Giff Zimmerman

No. 1
- Positions: Wingback, Tailback

Personal information
- Born: August 25, 1900 Akron, Ohio
- Died: November 27, 1968 (aged 68) Manatee County, Florida
- Listed height: 5 ft 10 in (1.78 m)
- Listed weight: 180 lb (82 kg)

Career information
- College: Syracuse

Career history
- Akron Pros (1924); Canton Bulldogs (1925);

Awards and highlights
- Syracuse Orange No. 44 retired;
- Stats at Pro Football Reference

= Giff Zimmerman =

American football player (1900–1968)

Gifford Guy Zimmerman (August 25, 1900 – November 27, 1968) was a professional football player who played two seasons in the National Football League, with the Akron Pros and the Canton Bulldogs.
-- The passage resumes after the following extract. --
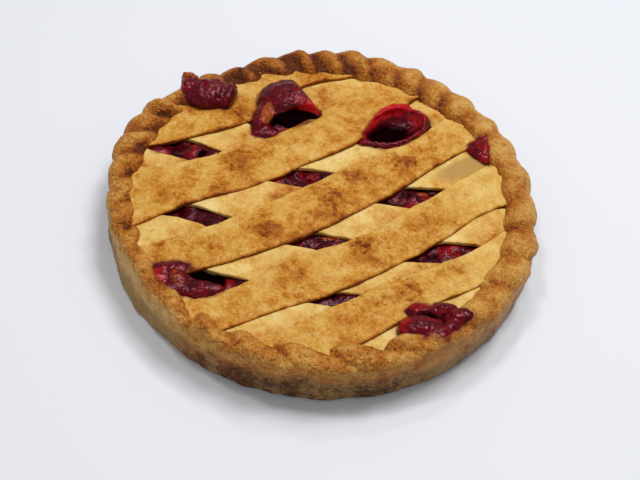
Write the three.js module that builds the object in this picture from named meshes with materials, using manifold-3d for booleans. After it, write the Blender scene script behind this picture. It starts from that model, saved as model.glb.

In 1926, he scored two touchdowns with the Bulldogs. Prior to playing in the NFL, Zimmerman played college football and college basketball at Syracuse University. He played forward for the Syracuse basketball team for two seasons. On the football field, Giff was a 3-time letterman, playing wingback, tailback and kicker for the 1921, 1922, and 1923 Syracuse football seasons. While at Syracuse, he was also on the track team and president of the Syracuse student body.